Gardening is a great workout for the whole body, which is excellent news if the thought of daily gym sessions and frequent pavement-pounding doesn’t appeal.
Depending on the nature of the activity and how it’s carried out, gardening as an exercise is rated at moderate to strenuous. Like most exercise-types, the benefits are most keenly felt if you do at least 30 minutes at a time, a few days each week. You can spread the half-hour across the day, with experts recommending each session lasts for a minimum of eight minutes.
The post-gardening muscle tiredness we’ve all felt just goes to show what a great workout maintaining your outdoor space can be! Arms, legs, back, shoulders, neck, buttocks, stomach and core are all put to use when gardening. Regular gardening also helps to improve muscle tone.
With all the bending, stretching and twisting involved, gardening can have a yoga-like effect on the body. These movements work on your balance and flexibility; and all the lifting and carrying required will have a marked impact on the strength and robustness of your bones and joints. Simply being outside will also ensure you get a good dose of essential Vitamin D.
The strenuousness of gardening works to get the heart pumping, which in turn improves circulation and contributes hugely to your stamina and endurance-levels. If you feel even slightly out of breath, you know your cardiovascular system is getting a good workout.
Getting some fresh, oxygen-rich air into the lungs works wonders for the body, boosting vitality and optimising respiratory efficiency.
A 30-minute gardening session typically burns between 150 and 200 calories.
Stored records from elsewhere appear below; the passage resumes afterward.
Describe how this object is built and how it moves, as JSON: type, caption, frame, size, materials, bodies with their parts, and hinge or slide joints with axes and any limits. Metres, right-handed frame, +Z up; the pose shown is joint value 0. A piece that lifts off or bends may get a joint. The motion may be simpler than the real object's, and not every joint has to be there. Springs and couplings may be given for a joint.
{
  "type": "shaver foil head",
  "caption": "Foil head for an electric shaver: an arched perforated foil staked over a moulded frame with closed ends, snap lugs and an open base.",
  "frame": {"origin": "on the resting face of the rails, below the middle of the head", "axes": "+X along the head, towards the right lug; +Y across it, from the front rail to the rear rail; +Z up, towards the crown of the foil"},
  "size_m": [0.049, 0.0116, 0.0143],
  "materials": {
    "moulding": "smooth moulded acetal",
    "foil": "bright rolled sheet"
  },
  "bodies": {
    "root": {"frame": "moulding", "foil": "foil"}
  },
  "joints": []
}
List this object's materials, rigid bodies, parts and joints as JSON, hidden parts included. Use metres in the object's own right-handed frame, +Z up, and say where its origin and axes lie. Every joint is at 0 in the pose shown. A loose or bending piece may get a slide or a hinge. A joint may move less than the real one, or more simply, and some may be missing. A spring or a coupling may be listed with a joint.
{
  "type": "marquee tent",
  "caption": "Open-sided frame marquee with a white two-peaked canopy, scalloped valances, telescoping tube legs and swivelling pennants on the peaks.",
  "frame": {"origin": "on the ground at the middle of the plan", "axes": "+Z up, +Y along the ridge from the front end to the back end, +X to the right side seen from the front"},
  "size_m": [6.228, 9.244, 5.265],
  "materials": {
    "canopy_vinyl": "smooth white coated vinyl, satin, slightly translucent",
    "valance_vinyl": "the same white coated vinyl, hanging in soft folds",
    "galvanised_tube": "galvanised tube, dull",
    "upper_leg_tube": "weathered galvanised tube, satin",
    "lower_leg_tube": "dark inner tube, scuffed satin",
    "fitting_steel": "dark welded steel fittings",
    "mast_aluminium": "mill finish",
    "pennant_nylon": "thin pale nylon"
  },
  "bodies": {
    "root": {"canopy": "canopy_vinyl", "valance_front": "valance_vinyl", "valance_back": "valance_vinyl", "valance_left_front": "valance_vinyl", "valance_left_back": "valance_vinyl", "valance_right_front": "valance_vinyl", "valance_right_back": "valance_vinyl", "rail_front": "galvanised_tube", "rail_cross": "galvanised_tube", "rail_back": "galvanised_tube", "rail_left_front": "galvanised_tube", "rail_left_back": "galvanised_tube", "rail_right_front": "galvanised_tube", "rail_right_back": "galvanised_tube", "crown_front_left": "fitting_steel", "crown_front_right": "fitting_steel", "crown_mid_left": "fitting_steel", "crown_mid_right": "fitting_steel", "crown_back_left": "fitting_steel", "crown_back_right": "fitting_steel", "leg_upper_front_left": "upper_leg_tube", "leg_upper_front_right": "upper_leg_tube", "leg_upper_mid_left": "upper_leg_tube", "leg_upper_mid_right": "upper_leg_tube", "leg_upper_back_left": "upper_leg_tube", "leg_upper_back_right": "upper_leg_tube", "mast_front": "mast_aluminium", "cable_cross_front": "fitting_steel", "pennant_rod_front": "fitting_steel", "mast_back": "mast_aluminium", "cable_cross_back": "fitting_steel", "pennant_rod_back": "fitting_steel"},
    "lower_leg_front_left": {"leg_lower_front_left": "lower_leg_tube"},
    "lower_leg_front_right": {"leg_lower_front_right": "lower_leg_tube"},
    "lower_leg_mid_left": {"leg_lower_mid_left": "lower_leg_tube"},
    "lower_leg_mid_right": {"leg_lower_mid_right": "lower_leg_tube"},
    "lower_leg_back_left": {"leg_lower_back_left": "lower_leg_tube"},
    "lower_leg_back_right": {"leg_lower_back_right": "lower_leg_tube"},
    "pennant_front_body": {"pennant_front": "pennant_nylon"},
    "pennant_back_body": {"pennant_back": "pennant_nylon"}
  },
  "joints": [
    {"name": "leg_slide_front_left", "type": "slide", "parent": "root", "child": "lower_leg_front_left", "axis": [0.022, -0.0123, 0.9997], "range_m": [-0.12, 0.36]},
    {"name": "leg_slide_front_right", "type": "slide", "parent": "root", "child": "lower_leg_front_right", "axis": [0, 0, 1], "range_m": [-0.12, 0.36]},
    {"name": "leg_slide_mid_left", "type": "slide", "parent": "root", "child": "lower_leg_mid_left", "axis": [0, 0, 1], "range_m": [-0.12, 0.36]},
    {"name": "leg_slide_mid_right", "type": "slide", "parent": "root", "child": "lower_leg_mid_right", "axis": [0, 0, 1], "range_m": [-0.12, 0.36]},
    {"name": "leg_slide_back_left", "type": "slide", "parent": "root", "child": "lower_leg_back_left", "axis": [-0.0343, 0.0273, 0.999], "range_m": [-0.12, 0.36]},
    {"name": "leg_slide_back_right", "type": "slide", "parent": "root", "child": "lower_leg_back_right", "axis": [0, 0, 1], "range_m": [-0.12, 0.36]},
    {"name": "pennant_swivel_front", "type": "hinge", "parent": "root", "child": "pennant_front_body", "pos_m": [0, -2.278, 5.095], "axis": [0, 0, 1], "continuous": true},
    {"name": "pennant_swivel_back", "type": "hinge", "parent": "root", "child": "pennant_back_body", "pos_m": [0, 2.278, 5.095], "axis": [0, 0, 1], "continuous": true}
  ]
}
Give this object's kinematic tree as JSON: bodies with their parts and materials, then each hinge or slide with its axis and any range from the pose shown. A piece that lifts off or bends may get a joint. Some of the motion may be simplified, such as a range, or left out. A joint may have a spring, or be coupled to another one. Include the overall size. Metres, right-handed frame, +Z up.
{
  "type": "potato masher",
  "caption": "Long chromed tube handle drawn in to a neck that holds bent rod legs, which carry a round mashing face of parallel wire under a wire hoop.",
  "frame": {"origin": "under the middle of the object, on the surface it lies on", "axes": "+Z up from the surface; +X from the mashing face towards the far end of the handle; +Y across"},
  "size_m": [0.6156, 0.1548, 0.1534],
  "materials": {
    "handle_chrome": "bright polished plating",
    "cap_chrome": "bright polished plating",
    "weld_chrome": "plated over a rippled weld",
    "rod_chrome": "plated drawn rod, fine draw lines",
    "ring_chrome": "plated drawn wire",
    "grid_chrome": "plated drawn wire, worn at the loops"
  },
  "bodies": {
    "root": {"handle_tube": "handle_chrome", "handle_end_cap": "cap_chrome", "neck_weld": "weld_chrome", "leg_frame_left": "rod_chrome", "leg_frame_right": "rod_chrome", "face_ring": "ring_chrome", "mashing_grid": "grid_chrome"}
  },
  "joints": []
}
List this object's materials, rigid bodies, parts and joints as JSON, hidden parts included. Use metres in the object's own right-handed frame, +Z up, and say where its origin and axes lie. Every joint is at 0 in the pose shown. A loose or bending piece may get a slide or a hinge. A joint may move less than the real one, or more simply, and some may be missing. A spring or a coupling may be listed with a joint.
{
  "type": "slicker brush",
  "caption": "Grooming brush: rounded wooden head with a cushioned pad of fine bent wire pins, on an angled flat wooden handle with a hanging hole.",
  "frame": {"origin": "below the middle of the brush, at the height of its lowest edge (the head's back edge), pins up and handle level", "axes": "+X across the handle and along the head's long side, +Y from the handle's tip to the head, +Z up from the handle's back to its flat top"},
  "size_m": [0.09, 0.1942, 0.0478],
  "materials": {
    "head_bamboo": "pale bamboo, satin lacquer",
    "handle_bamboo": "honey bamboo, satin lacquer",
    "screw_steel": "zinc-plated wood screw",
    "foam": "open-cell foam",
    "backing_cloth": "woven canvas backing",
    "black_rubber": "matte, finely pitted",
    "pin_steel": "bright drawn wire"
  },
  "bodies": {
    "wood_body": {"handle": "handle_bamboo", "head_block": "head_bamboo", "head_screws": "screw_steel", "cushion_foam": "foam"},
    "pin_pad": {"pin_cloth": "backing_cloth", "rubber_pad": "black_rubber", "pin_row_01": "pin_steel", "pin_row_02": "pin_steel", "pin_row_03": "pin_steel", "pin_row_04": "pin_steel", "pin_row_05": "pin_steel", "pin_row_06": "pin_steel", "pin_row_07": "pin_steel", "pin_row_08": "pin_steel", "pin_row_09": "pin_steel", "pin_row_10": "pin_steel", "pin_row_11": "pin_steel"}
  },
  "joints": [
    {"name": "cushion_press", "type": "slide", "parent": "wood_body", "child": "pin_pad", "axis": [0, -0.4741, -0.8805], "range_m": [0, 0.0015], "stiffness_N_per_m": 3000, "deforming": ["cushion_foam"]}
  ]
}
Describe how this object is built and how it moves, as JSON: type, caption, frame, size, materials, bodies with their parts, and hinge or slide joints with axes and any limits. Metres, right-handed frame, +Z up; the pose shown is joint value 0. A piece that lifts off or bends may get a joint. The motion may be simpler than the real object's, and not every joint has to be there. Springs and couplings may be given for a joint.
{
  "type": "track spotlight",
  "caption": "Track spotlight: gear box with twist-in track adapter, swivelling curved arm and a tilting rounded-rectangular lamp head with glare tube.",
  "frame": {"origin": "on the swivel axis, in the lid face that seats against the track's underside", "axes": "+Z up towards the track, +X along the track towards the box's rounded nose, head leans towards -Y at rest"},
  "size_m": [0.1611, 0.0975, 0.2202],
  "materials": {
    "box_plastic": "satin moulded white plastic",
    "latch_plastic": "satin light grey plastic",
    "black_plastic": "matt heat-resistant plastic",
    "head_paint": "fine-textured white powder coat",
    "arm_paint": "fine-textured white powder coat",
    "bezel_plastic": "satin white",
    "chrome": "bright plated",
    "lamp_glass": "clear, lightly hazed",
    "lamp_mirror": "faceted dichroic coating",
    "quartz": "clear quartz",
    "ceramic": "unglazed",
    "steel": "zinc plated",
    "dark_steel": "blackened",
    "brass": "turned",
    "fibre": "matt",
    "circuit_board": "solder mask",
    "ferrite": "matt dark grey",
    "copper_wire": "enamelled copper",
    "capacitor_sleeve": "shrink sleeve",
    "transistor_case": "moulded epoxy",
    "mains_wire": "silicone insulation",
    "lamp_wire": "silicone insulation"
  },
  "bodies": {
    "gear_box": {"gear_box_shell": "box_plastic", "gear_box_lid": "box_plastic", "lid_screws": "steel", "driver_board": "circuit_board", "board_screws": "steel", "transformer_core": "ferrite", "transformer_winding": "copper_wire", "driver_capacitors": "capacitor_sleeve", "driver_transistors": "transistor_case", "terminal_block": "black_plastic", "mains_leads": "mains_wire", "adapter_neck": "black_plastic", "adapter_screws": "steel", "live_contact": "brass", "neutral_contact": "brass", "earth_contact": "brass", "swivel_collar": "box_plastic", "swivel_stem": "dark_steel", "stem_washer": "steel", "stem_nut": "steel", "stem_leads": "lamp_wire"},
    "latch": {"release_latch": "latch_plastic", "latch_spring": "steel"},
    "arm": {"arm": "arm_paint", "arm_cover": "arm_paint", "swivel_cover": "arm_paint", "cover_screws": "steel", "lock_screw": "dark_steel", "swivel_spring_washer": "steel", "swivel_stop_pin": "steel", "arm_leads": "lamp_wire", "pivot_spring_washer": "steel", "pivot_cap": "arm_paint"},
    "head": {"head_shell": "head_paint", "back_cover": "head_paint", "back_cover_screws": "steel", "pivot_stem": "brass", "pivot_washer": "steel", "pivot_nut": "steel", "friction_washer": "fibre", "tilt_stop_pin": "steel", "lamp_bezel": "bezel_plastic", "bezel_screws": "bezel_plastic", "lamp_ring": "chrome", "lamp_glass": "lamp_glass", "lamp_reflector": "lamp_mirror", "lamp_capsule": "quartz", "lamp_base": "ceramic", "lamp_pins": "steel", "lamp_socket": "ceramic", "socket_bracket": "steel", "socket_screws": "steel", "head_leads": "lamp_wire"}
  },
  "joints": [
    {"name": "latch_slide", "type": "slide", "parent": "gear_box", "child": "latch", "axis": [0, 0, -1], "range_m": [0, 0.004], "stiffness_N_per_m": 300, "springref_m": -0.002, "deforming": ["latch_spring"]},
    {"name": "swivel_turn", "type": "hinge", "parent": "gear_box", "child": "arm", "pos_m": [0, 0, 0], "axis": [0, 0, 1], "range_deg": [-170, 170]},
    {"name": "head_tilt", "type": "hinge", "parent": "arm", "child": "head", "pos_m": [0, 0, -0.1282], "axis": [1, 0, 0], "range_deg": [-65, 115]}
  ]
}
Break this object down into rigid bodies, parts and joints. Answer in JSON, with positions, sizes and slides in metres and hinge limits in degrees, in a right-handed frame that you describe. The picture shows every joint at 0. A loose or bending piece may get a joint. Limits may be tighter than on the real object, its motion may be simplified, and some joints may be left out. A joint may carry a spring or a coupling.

Mowing the lawn and digging-over flowerbeds and veg plots are particularly good in terms of exercise – just half-an-hour spent mowing can cause men to burn well over 200 calories. Of course, that’s with a walk-behind machine, not a ride-on!
Incontrovertible proof of gardening’s effectiveness in terms of achieving all-round fitness. Just one note of caution though – try not to overdo it. Make sure you lift and bend properly; and if you feel any pain that goes beyond slightly achy muscles, you should reassure yourself by seeking advice from a medical professional.